New Delhi: With the Indian Air Force operating an impressive assembly of aircraft, which serve as vital components in the augmentation of the country’s aerial defence system and integral to these is the R-73E missile, a short-range air-to-air missile of substantial strategic importance. Considering India’s increasing focus on the Aatmanirbhar (self-reliance) policy, the need for domestic manufacturing of these missiles is being recognised.
The approach under consideration to realise this objective involves the production of the R-73E missiles under the “Make III” methodology, as stated in Chapter III of the Defence Acquisition Procedure 2020 (DAP 2020).
Widely hailed for its superior performance, the R-73E missile constitutes a critical element of India’s air defence blueprint. Conceived and produced by the Russian Tactical Missiles Corporation, this compact air-to-air missile boasts a range of 30 kilometres, with its most recent variant – the RVV-MD – extending this radius to 40 kilometres.

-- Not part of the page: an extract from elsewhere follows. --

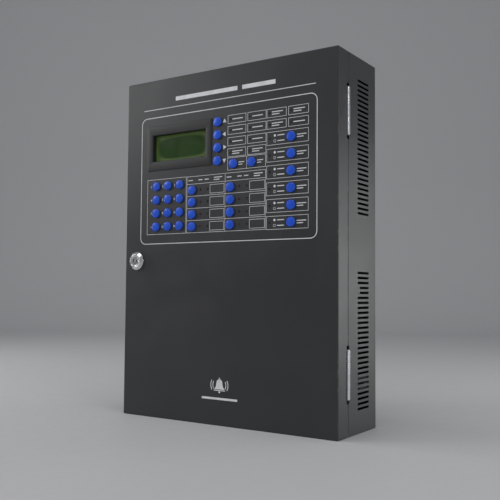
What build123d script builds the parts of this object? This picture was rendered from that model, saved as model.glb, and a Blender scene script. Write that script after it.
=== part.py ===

R-73E is a versatile missile that finds application in an array of unique aircraft, ranging from fighter jets, and bombers to attack aircraft. It is noted for exceptional agility, courtesy of an innovative gas/aerodynamic control system enabling thrust vectoring. Such advancements empower the missile to engage targets within off-boresight angles of ± 45 at line-of-sight rates reaching up to 60 degrees.
Not to be understated are the remarkable operational capabilities of the R-73E missile, possessing the capacity to intercept targets moving at blistering speeds reaching 2,500 kilometres per hour and at varying altitudes between 0.02 to 20 kilometres. The missile’s maximum flight range extends to 30 kilometres, adding to its adaptability in air combat.
Inspecting real-world scenarios, the R-73 missile’s worth was well-proved during the tumultuous episodes of 2019. Then Wing Commander Abhinandan Varthamanam, after enduring nearly 60 hours of Pakistan’s captive state, reached Indian soil.
Commanding a MiG-21 ‘Bison’, Wing Commander Varthamanam brought down a Pakistani F-16 combat aircraft using a short-range R-73 missile amidst an intense aerial duel. He ventured past the Line of Control (LoC) to deter Pakistani jets attempting to encroach upon Indian airspace. In the ensuing skirmish, his MiG-21 was hit and he was subsequently captured by the Pakistani military. The successful engagement with an adversary aircraft using the R-73 missile highlighted both the missile’s robust capacity and the valour and finesse of the Indian Air Force pilots.
The proposal to internally produce R-73E missiles aligning with the Aatmanirbhar policy lights the path towards self-dependency in missile construction. This initiative not only fortifies India’s air defence arsenal but also resonates with the Aatmanirbhar Bharat’s ethos of reduction in foreign dependence.